Here are some of my ordinary observances of time passed:
The beeping of my coffee pot
Having a young child, the only chance I have at a productive morning is if my coffee pot auto-brews at 6:00 AM. Two hours after the coffee brews, the pot beeps six times to let me know it is shutting off. Without fail, every morning I am shocked when I hear the reminder that two hours have come and gone. I’ve never not been shocked, even though I know it’s coming.
A dead plant
Nobody likes to see a plant die. But the reason a dead plant bothers me the most is because it reminds me of when I brought the plant home. A few months ago I had to come to terms with one of my plants dying. It was given to me as a tiny bud by a friend. He gave it to me in a water-filled mason jar, and once it grew roots I was able to plant it. Years later I had the plant sitting somewhere I didn’t often visit, and I neglected it. Its death reminded me of how long it had been since I inherited it, and simultaneously how recent it felt.
National Women’s Day
I remember the photo clearly. My daughter was wearing a spaghetti strap romper with a tiny jean vest. She was laying in her crib and the big white bow in her hair reflected the light from the window. It was International Women’s Day and I posted on Instagram a note to little girls everywhere: you can move mountains. The holiday came around again this year and completely blindsided me. I didn’t have anything new or creative to say because I had just written an International Women’s Day Instagram post. But really, that was last year. 365 days prior.
A domain renewal
When I received note last week that it was time to renew my domain name, I had to reread the email. I just renewed it. It felt like only a couple of months ago that I had to dig up my GoDaddy login credentials, cross-check with Squarespace, update my payment information and renew. I was then reminded of how many years I’d had the domain, and I couldn’t begin to understand how so much time had already passed.
Art in Bloom
Every year I intend to view the beautiful displays of flowers at the Minneapolis Institute of Art for its annual event, Art in Bloom. I’ve been intending to view it since my mother had a big birthday, six years ago. Every year Art in Bloom comes and goes and I don’t attend it. Each spring when I see ads for it, I become disappointed in myself for not having gone the year prior and agitated that this feeling is back after so short a time. (I’m going this year).

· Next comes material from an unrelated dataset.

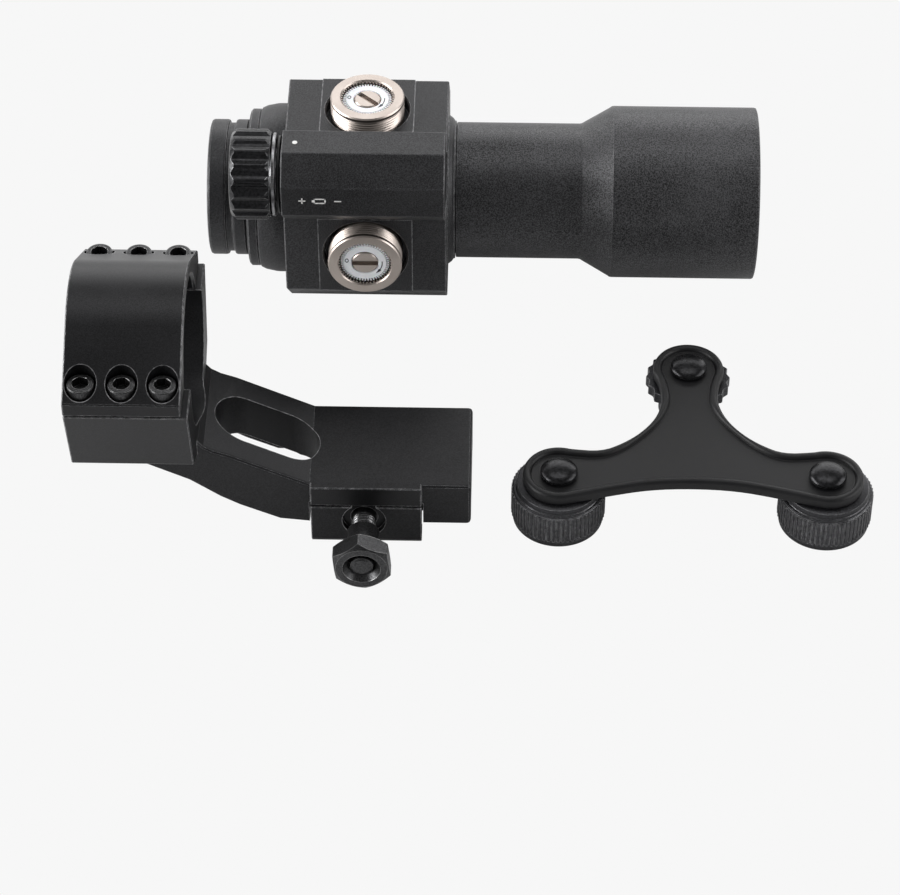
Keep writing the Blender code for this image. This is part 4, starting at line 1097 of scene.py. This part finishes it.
scene = bpy.context.scene
floor_bm = bmesh.new()
bmesh.ops.create_grid(floor_bm, x_segments=1, y_segments=1, size=6000)
white_floor, tree, shader, place = new_surface("white_studio_floor")
shader.inputs["Base Color"].default_value = linear("e2e2e2")
shader.inputs["Roughness"].default_value = 0.9
glow = put(tree, "ShaderNodeEmission", {"Color": linear("f7f7f7"), "Strength": 1.0})
seen = put(tree, "ShaderNodeLightPath")
mix = put(tree, "ShaderNodeMixShader", {0: seen.outputs["Is Camera Ray"], 1: shader.outputs[0],
    2: glow.outputs[0]})
tree.links.new(mix.outputs[0], tree.nodes["Material Output"].inputs["Surface"])
floor_plane = make("studio_floor", floor_bm, (0, 0, -0.02), "Z", white_floor)

world = bpy.data.worlds.new("studio")
scene.world = world
world.use_nodes = True
world.node_tree.nodes["Background"].inputs["Color"].default_value = linear("f7f7f7")
world.node_tree.nodes["Background"].inputs["Strength"].default_value = 0.24


def panel(name, at, aim_at, width, height, watts, tint="ffffff"):
    """A rectangular soft light, placed and aimed in metres."""
    data = bpy.data.lights.new(name, "AREA")
    data.shape = "RECTANGLE"
    data.size, data.size_y = width, height
    data.energy = watts
    data.color = linear(tint)[:3]
    light = bpy.data.objects.new(name, data)
    light.location = at
    light.rotation_euler = (Vector(aim_at) - Vector(at)).to_track_quat("-Z", "Y").to_euler()
    scene.collection.objects.link(light)


panel("low_behind", (0.0, 1.0, 0.5), (0, 0, 0), 2.0, 0.7, 11)
panel("overhead", (0.0, 0.15, 1.1), (0, 0, 0), 0.9, 0.5, 3)
panel("left_side", (-0.9, -0.1, 0.25), (0, 0, 0), 0.9, 0.6, 16)
panel("right_side", (0.9, -0.1, 0.4), (0, 0, 0), 0.9, 0.6, 6)

target = Vector((-0.0065, -0.0195, 0))
turn, rise, distance = radians(1.179), radians(44.207), 0.71027
away = Vector((sin(turn) * cos(rise), -cos(turn) * cos(rise), sin(rise)))
camera = bpy.data.objects.new("camera", bpy.data.cameras.new("camera"))
camera.location = target + distance * away
camera.rotation_euler = (-away).to_track_quat("-Z", "Y").to_euler()
camera.data.sensor_width = 36
camera.data.lens = 132.43
camera.data.clip_start = 0.01
scene.collection.objects.link(camera)
scene.camera = camera
scene.view_settings.view_transform = "Standard"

With passing time comes the self-doubt: what have I been doing all these years? Am I where I’d hoped to be? Am I capitalizing on each of my days? And then the coffee pot beeps and I’m gently brought back to the present moment.
Time speeds up when you need more of it and it slows down when you can’t bear it — and through it all, little reminders show up to indicate that the Earth is orbiting the sun at the same pace it always has. The best shot we have at coming to terms with the rapid pace of time is to be mindful of it.